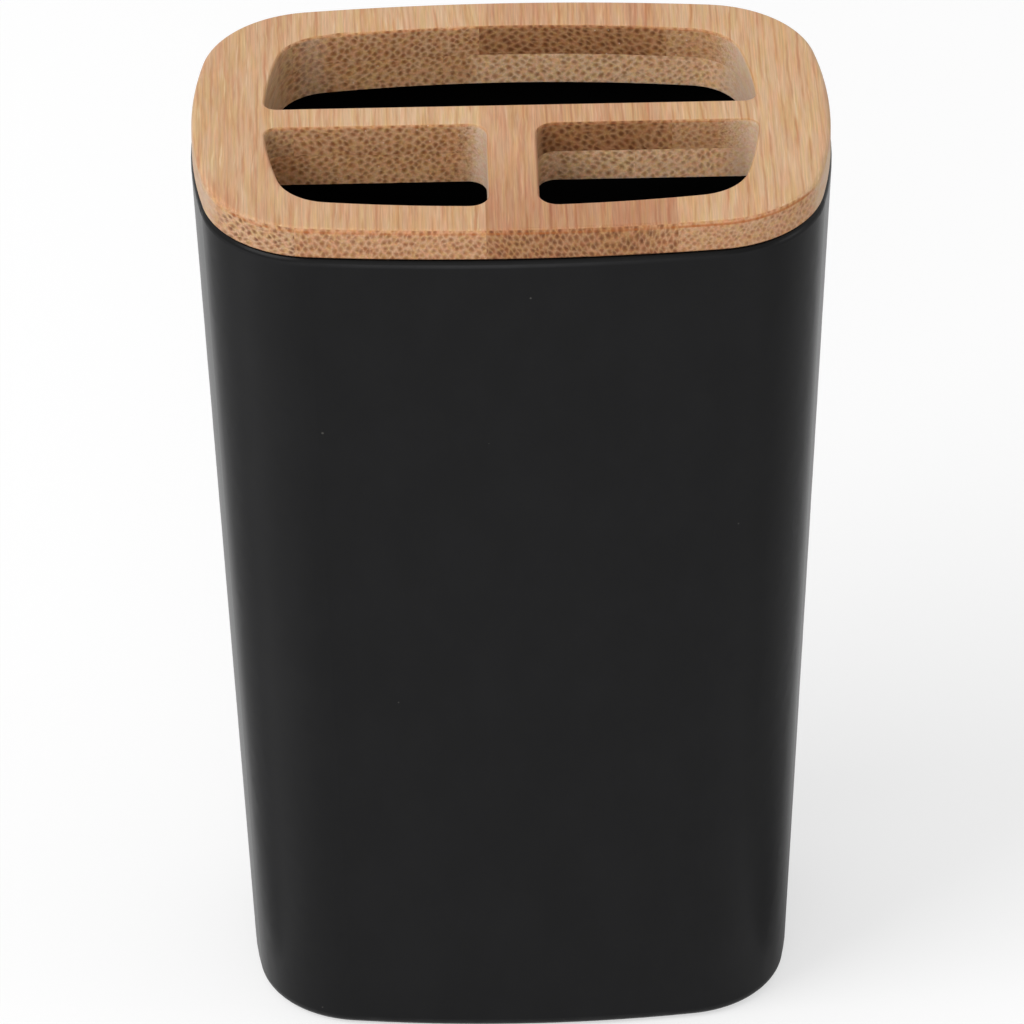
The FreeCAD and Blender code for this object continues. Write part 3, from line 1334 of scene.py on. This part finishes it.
@dataclass
class Studio:
    """A plain white floor, a white surround and soft lamps."""

    floor_half_width: float = 6.0
    floor_colour: Rgb = (188, 188, 188)
    floor_glow: float = 0.56
    surround_light: float = 0.54
    side_middle: Span = (0.037, -0.013)
    left_card: FloorCard = FloorCard(
        dark_from=0.38,
        dark_to=0.7,
        depth=0.5,
        light_from=1.3,
        light_to=1.75,
        lift=0.5,
        front_dip=0.12,
        foot_shadow_depth=0.2,
        foot_shadow_reach=0.05,
    )
    right_card: FloorCard = FloorCard(
        dark_from=0.38,
        dark_to=0.75,
        depth=0.46,
        light_from=1.9,
        light_to=2.5,
        lift=0.32,
        front_dip=0.0,
        foot_shadow_depth=0.6,
        foot_shadow_reach=0.065,
    )
    lamps: tuple[Lamp, ...] = (
        Lamp("key_lamp", azimuth=-62.0, elevation=44.0, distance=1.5, size=0.9, power=11.0),
        Lamp("front_lamp", azimuth=-8.0, elevation=22.0, distance=1.7, size=1.2, power=4.0),
        Lamp("right_lamp", azimuth=80.0, elevation=8.0, distance=1.6, size=0.7, power=3.0),
    )

    def build(self) -> None:
        """Makes the floor, the surround and the lamps."""
        self.make_floor()
        self.make_surround()
        middle = (CAD_BOX[0] + CAD_BOX[1]) / 2
        for lamp in self.lamps:
            lamp.build(middle)

    def make_floor(self) -> None:
        """Makes the floor, which glows a little so that it comes out white to the eye."""
        mesh = bpy.data.meshes.new("floor")
        shape = bmesh.new()
        bmesh.ops.create_grid(shape, x_segments=1, y_segments=1, size=self.floor_half_width)
        shape.to_mesh(mesh)
        shape.free()
        floor = placed("floor", mesh)
        material, graph, shader = new_material("floor_paper")
        path = graph.add("ShaderNodeLightPath")
        eye = path.outputs["Is Camera Ray"]
        straight = graph.math("ADD", eye, path.outputs["Is Transmission Ray"], clamp=True)
        mirrored = path.outputs["Is Glossy Ray"]
        cards = self.card_shade(graph)
        paper = graph.math("SUBTRACT", 1.0, graph.product(mirrored, graph.math("SUBTRACT", 1.0, cards)))
        colour = graph.mix(paper, BLACK, linear(self.floor_colour))
        graph.feed(shader.inputs["Base Color"], colour)
        shader.inputs["Roughness"].default_value = 0.9
        shader.inputs["Specular IOR Level"].default_value = 0.0
        shader.inputs["Emission Color"].default_value = WHITE
        seen = graph.math("ADD", straight, graph.product(mirrored, cards), clamp=True)
        graph.feed(shader.inputs["Emission Strength"], graph.math("MULTIPLY", seen, self.floor_glow))
        mesh.materials.append(material)

    def card_shade(self, graph: ShaderGraph) -> Socket:
        """How bright each place on the floor looks in a reflection, with the two dark cards on it.

        Args:
            graph: The floor's graph.

        Returns:
            The share of the floor's full brightness.
        """
        x, y, _ = graph.split(graph.add("ShaderNodeTexCoord").outputs["Object"])
        half_width, depth = self.side_middle
        outward = graph.math("SUBTRACT", graph.math("ABSOLUTE", x), half_width)
        aside = graph.math("MAXIMUM", outward, 0.0)
        back = graph.math("SUBTRACT", y, depth)
        turn = graph.math("ARCTAN2", aside, back)
        away = graph.length(aside, back)
        behind = graph.ease(back, -0.01, 0.005)
        left = self.left_card.share(graph, turn, away, behind)
        right = self.right_card.share(graph, turn, away, behind)
        on_right = graph.ease(x, -0.004, 0.004)
        step = graph.product(graph.math("SUBTRACT", right, left), on_right)
        return graph.math("ADD", left, step)

    def make_surround(self) -> None:
        """Makes the surround white to the eye and to reflections, and softer as a light."""
        world = bpy.data.worlds.new("studio_surround")
        world.use_nodes = True
        graph = ShaderGraph(world.node_tree)
        background = graph.add("ShaderNodeBackground")
        output = graph.add("ShaderNodeOutputWorld")
        seen = self.seen_rays(graph)
        strength = graph.scale_shift(seen, 1.0 - self.surround_light, self.surround_light)
        graph.feed(background.inputs["Strength"], strength)
        background.inputs["Color"].default_value = WHITE
        graph.feed(output.inputs["Surface"], background.outputs[0])
        bpy.context.scene.world = world

    def seen_rays(self, graph: ShaderGraph) -> Socket:
        """Tells the rays that end in the picture from those that only carry light.

        Args:
            graph: The surround's graph.

        Returns:
            1 for what is seen straight, in a reflection or through glass, and 0 for light.
        """
        path = graph.add("ShaderNodeLightPath")
        glossy = path.outputs["Is Glossy Ray"]
        mirrored = graph.math("ADD", glossy, path.outputs["Is Transmission Ray"], clamp=True)
        return graph.math("ADD", path.outputs["Is Camera Ray"], mirrored, clamp=True)


@dataclass
class PhotoCamera:
    """The camera that took the photograph: a long lens that looks down at the front."""

    aim: Vector = field(default_factory=lambda: Vector((-0.000808, -0.026610, 0.080896)))
    distance: float = 1.30738
    tilt: float = 34.244
    turn: float = 0.825
    roll: float = -0.697
    focal_pixels: float = 11000.0
    frame_pixels: float = 1024.0
    sensor_mm: float = 36.0

    def build(self) -> bpy.types.Object:
        """Makes the camera and hands it to the scene.

        Returns:
            The camera.
        """
        data = bpy.data.cameras.new("photo_camera")
        data.sensor_width = self.sensor_mm
        data.lens = self.focal_pixels / self.frame_pixels * self.sensor_mm
        data.dof.use_dof = False
        data.clip_start = 0.05
        data.clip_end = 30.0
        camera = placed("photo_camera", data)
        camera.matrix_world = self.placement()
        bpy.context.scene.camera = camera
        return camera

    def placement(self) -> Matrix:
        """Works out where the camera stands and how it is turned.

        Returns:
            The camera's matrix.
        """
        turn, tilt, roll = (math.radians(angle) for angle in (self.turn, self.tilt, self.roll))
        right = Vector((math.cos(turn), -math.sin(turn), 0.0))
        level = Vector((math.sin(turn), math.cos(turn), 0.0))
        ahead = level * math.cos(tilt) - Vector((0.0, 0.0, math.sin(tilt)))
        above = level * math.sin(tilt) + Vector((0.0, 0.0, math.cos(tilt)))
        rolled_right = right * math.cos(roll) + above * math.sin(roll)
        rolled_above = above * math.cos(roll) - right * math.sin(roll)
        turned = Matrix((rolled_right, rolled_above, -ahead)).transposed().to_4x4()
        return Matrix.Translation(self.aim - ahead * self.distance) @ turned


def main() -> None:
    """Builds everything in order and reports each piece."""
    logging.basicConfig(level=logging.INFO, format="%(message)s")
    scene = bpy.context.scene
    scene.view_settings.view_transform = "Standard"
    for assembly in (Cup(), BambooLid()):
        for piece in assembly.build():
            LOG.info("%s: %s rides on %s", type(assembly).__name__, piece.name, assembly.body)
    Studio().build()
    PhotoCamera().build()


if __name__ == "__main__":
    main()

PROBLEM TO WORK ON:
Repeat the material above exactly.

WRITTEN SOLUTION:
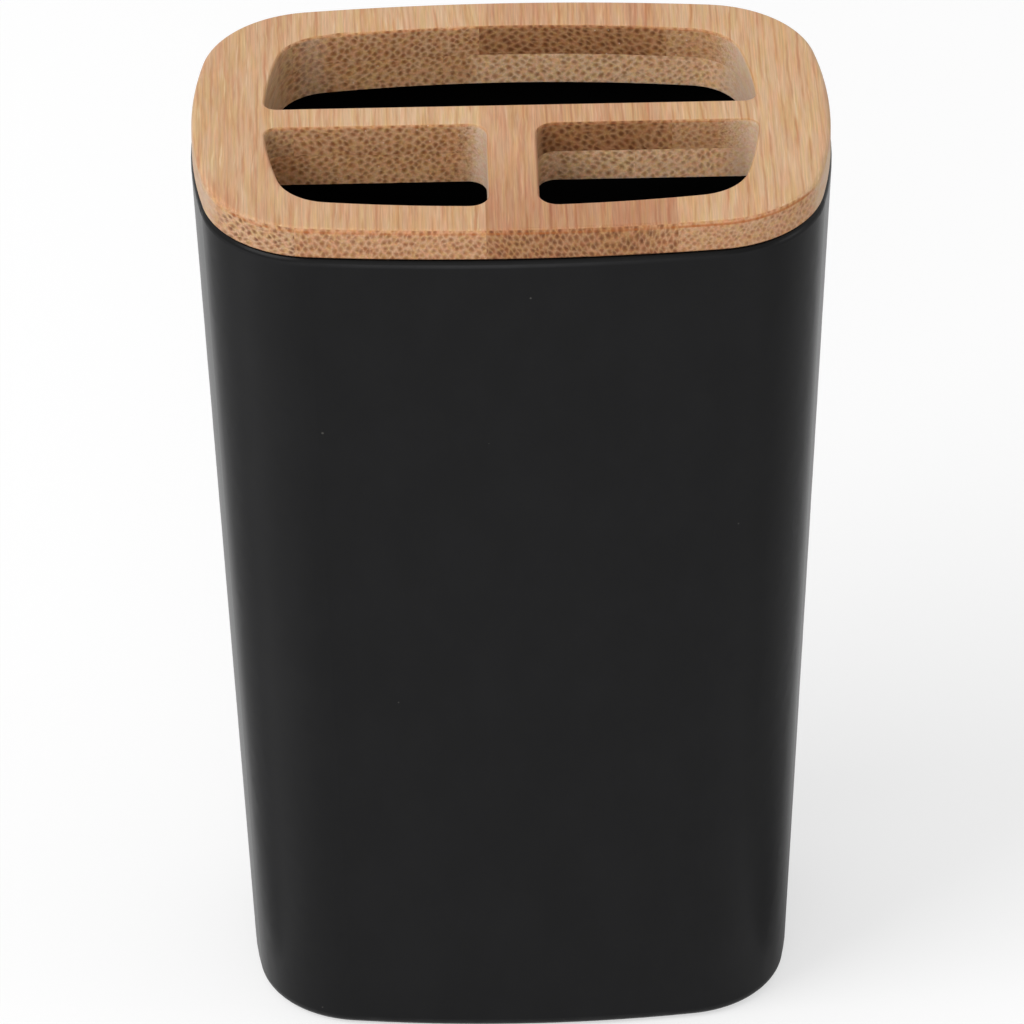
The FreeCAD and Blender code for this object continues. Write part 3, from line 1334 of scene.py on. This part finishes it.
@dataclass
class Studio:
    """A plain white floor, a white surround and soft lamps."""

    floor_half_width: float = 6.0
    floor_colour: Rgb = (188, 188, 188)
    floor_glow: float = 0.56
    surround_light: float = 0.54
    side_middle: Span = (0.037, -0.013)
    left_card: FloorCard = FloorCard(
        dark_from=0.38,
        dark_to=0.7,
        depth=0.5,
        light_from=1.3,
        light_to=1.75,
        lift=0.5,
        front_dip=0.12,
        foot_shadow_depth=0.2,
        foot_shadow_reach=0.05,
    )
    right_card: FloorCard = FloorCard(
        dark_from=0.38,
        dark_to=0.75,
        depth=0.46,
        light_from=1.9,
        light_to=2.5,
        lift=0.32,
        front_dip=0.0,
        foot_shadow_depth=0.6,
        foot_shadow_reach=0.065,
    )
    lamps: tuple[Lamp, ...] = (
        Lamp("key_lamp", azimuth=-62.0, elevation=44.0, distance=1.5, size=0.9, power=11.0),
        Lamp("front_lamp", azimuth=-8.0, elevation=22.0, distance=1.7, size=1.2, power=4.0),
        Lamp("right_lamp", azimuth=80.0, elevation=8.0, distance=1.6, size=0.7, power=3.0),
    )

    def build(self) -> None:
        """Makes the floor, the surround and the lamps."""
        self.make_floor()
        self.make_surround()
        middle = (CAD_BOX[0] + CAD_BOX[1]) / 2
        for lamp in self.lamps:
            lamp.build(middle)

    def make_floor(self) -> None:
        """Makes the floor, which glows a little so that it comes out white to the eye."""
        mesh = bpy.data.meshes.new("floor")
        shape = bmesh.new()
        bmesh.ops.create_grid(shape, x_segments=1, y_segments=1, size=self.floor_half_width)
        shape.to_mesh(mesh)
        shape.free()
        floor = placed("floor", mesh)
        material, graph, shader = new_material("floor_paper")
        path = graph.add("ShaderNodeLightPath")
        eye = path.outputs["Is Camera Ray"]
        straight = graph.math("ADD", eye, path.outputs["Is Transmission Ray"], clamp=True)
        mirrored = path.outputs["Is Glossy Ray"]
        cards = self.card_shade(graph)
        paper = graph.math("SUBTRACT", 1.0, graph.product(mirrored, graph.math("SUBTRACT", 1.0, cards)))
        colour = graph.mix(paper, BLACK, linear(self.floor_colour))
        graph.feed(shader.inputs["Base Color"], colour)
        shader.inputs["Roughness"].default_value = 0.9
        shader.inputs["Specular IOR Level"].default_value = 0.0
        shader.inputs["Emission Color"].default_value = WHITE
        seen = graph.math("ADD", straight, graph.product(mirrored, cards), clamp=True)
        graph.feed(shader.inputs["Emission Strength"], graph.math("MULTIPLY", seen, self.floor_glow))
        mesh.materials.append(material)

    def card_shade(self, graph: ShaderGraph) -> Socket:
        """How bright each place on the floor looks in a reflection, with the two dark cards on it.

        Args:
            graph: The floor's graph.

        Returns:
            The share of the floor's full brightness.
        """
        x, y, _ = graph.split(graph.add("ShaderNodeTexCoord").outputs["Object"])
        half_width, depth = self.side_middle
        outward = graph.math("SUBTRACT", graph.math("ABSOLUTE", x), half_width)
        aside = graph.math("MAXIMUM", outward, 0.0)
        back = graph.math("SUBTRACT", y, depth)
        turn = graph.math("ARCTAN2", aside, back)
        away = graph.length(aside, back)
        behind = graph.ease(back, -0.01, 0.005)
        left = self.left_card.share(graph, turn, away, behind)
        right = self.right_card.share(graph, turn, away, behind)
        on_right = graph.ease(x, -0.004, 0.004)
        step = graph.product(graph.math("SUBTRACT", right, left), on_right)
        return graph.math("ADD", left, step)

    def make_surround(self) -> None:
        """Makes the surround white to the eye and to reflections, and softer as a light."""
        world = bpy.data.worlds.new("studio_surround")
        world.use_nodes = True
        graph = ShaderGraph(world.node_tree)
        background = graph.add("ShaderNodeBackground")
        output = graph.add("ShaderNodeOutputWorld")
        seen = self.seen_rays(graph)
        strength = graph.scale_shift(seen, 1.0 - self.surround_light, self.surround_light)
        graph.feed(background.inputs["Strength"], strength)
        background.inputs["Color"].default_value = WHITE
        graph.feed(output.inputs["Surface"], background.outputs[0])
        bpy.context.scene.world = world

    def seen_rays(self, graph: ShaderGraph) -> Socket:
        """Tells the rays that end in the picture from those that only carry light.

        Args:
            graph: The surround's graph.

        Returns:
            1 for what is seen straight, in a reflection or through glass, and 0 for light.
        """
        path = graph.add("ShaderNodeLightPath")
        glossy = path.outputs["Is Glossy Ray"]
        mirrored = graph.math("ADD", glossy, path.outputs["Is Transmission Ray"], clamp=True)
        return graph.math("ADD", path.outputs["Is Camera Ray"], mirrored, clamp=True)


@dataclass
class PhotoCamera:
    """The camera that took the photograph: a long lens that looks down at the front."""

    aim: Vector = field(default_factory=lambda: Vector((-0.000808, -0.026610, 0.080896)))
    distance: float = 1.30738
    tilt: float = 34.244
    turn: float = 0.825
    roll: float = -0.697
    focal_pixels: float = 11000.0
    frame_pixels: float = 1024.0
    sensor_mm: float = 36.0

    def build(self) -> bpy.types.Object:
        """Makes the camera and hands it to the scene.

        Returns:
            The camera.
        """
        data = bpy.data.cameras.new("photo_camera")
        data.sensor_width = self.sensor_mm
        data.lens = self.focal_pixels / self.frame_pixels * self.sensor_mm
        data.dof.use_dof = False
        data.clip_start = 0.05
        data.clip_end = 30.0
        camera = placed("photo_camera", data)
        camera.matrix_world = self.placement()
        bpy.context.scene.camera = camera
        return camera

    def placement(self) -> Matrix:
        """Works out where the camera stands and how it is turned.

        Returns:
            The camera's matrix.
        """
        turn, tilt, roll = (math.radians(angle) for angle in (self.turn, self.tilt, self.roll))
        right = Vector((math.cos(turn), -math.sin(turn), 0.0))
        level = Vector((math.sin(turn), math.cos(turn), 0.0))
        ahead = level * math.cos(tilt) - Vector((0.0, 0.0, math.sin(tilt)))
        above = level * math.sin(tilt) + Vector((0.0, 0.0, math.cos(tilt)))
        rolled_right = right * math.cos(roll) + above * math.sin(roll)
        rolled_above = above * math.cos(roll) - right * math.sin(roll)
        turned = Matrix((rolled_right, rolled_above, -ahead)).transposed().to_4x4()
        return Matrix.Translation(self.aim - ahead * self.distance) @ turned


def main() -> None:
    """Builds everything in order and reports each piece."""
    logging.basicConfig(level=logging.INFO, format="%(message)s")
    scene = bpy.context.scene
    scene.view_settings.view_transform = "Standard"
    for assembly in (Cup(), BambooLid()):
        for piece in assembly.build():
            LOG.info("%s: %s rides on %s", type(assembly).__name__, piece.name, assembly.body)
    Studio().build()
    PhotoCamera().build()


if __name__ == "__main__":
    main()